Based on evidence from past major extinction events, scientists have long feared that the acidity caused by the release of high levels of CO2 could cause havoc among sea life, especially those which depend on calcium to form their bones and shells. New research has also shown that higher CO2 levels can cause the nervous systems of some marine species to malfunction.

The recent increase in ocean acidity due to human activity in releasing carbon - about 0.1 of a pH unit over the last half century - is thought to be steeper even than in any of the past major extinctions, which eliminated between 70-90% of marine species.

“What this research shows is that some species, at least, may have more capacity to cope than we thought - which could help buy time for humanity to bring its CO2 emission under control,” Professor Munday said.

However, Dr Miller cautions that anemone fish are particularly hardy by nature and may not be typical of all fish in the ocean.
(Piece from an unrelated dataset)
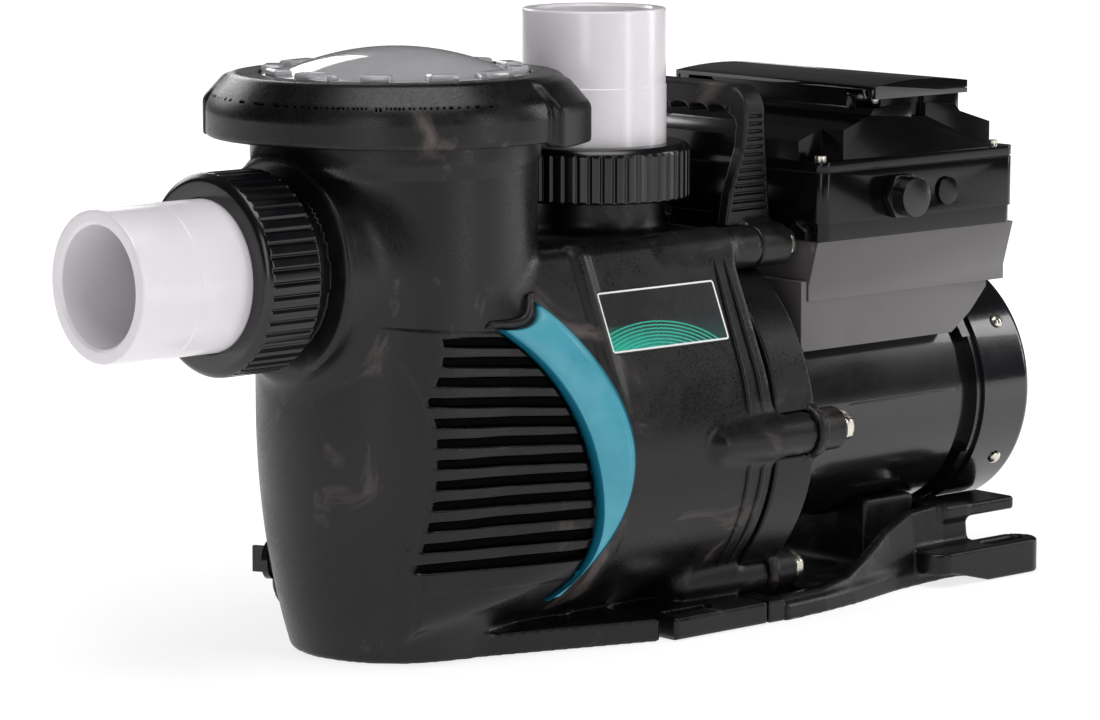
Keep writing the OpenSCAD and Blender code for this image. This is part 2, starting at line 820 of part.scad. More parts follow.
// One backward-curved vane drawn in the plane across the shaft
module vane_outline() {
    bend = impeller_r * 0.62;
    intersection() {
        difference() {
            translate([bend, 0]) circle(r = bend);
            translate([bend + 1.2, 1.6]) circle(r = bend - 1);
        }
        difference() {
            circle(r = impeller_r - 0.5);
            circle(r = impeller_hub_r - 1);
            translate([-impeller_r, -2 * impeller_r]) square(2 * impeller_r);
        }
    }
}

module impeller() {
    color("#d9d6cf") difference() {
        union() {
            x_rod(impeller_back_x, impeller_back_x + shroud_t, impeller_r);
            x_rod(impeller_x + 3, split_x - 6, impeller_hub_r);
            x_tube(impeller_x, impeller_x + shroud_t, impeller_r, eye_r - 2);
            x_tube(diffuser_x0 - 12, impeller_x + join, eye_r + 1, eye_r - 2);
            x_extrude(impeller_x + shroud_t - join, impeller_back_x + join)
                for (i = [0 : vane_count - 1]) translate([0, shaft_z])
                    rotate(i * 360 / vane_count) vane_outline();
        }
        x_rod(impeller_x - over, split_x, stub_r);
    }
}

module impeller_screw() {
    color("#c8c4bc") {
        x_rod(impeller_x - 5, impeller_x + 3, 11);
        x_rod(impeller_x, impeller_x + 12, 5);
    }
}

module seal_seat() {
    color("#e6e0d4") x_tube(seal_x, seal_x + 8, seal_r, shaft_r + 1);
}

module seal_head() {
    color("#8f8c88") {
        x_tube(split_x - 5.8, split_x - 1, seal_r - 1, impeller_hub_r - 3);
        x_tube(split_x - 1.2, seal_x - fit_gap, seal_r - 3, impeller_hub_r - 3);
    }
}

// ---- Motor ----

module motor_flange() {
    color("#1a1a1c") difference() {
        union() {
            x_rod(motor_x0, housing_x0, motor_r + 2);
            x_rod(motor_x0, front_bearing_x + bearing_w + 1, bearing_r + 6);
        }
        x_rod(front_bearing_x, housing_x0 + 40, bearing_r);
        x_rod(motor_x0 - over, housing_x0 + 40, shaft_r + 2);
        at_motor_bolts(motor_x0 - over, housing_x0 + over, motor_bolt_d / 2 + hole_gap);
    }
}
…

“They are definitely not the ‘canary in the coal mine’, as they have quite a large ability to cope with changed conditions anyway,” she said. “We need to extend these studies to other types of fish, especially those which humans rely on for food.”

Both scientists warn that the major impact on ocean acidification is likely to be on the corals themselves and the reefs which they form, which in turn provide the habitat for small fish such as the anemone fish. They caution that the fate of the world’s reefs under a high human CO2 regime remains highly uncertain.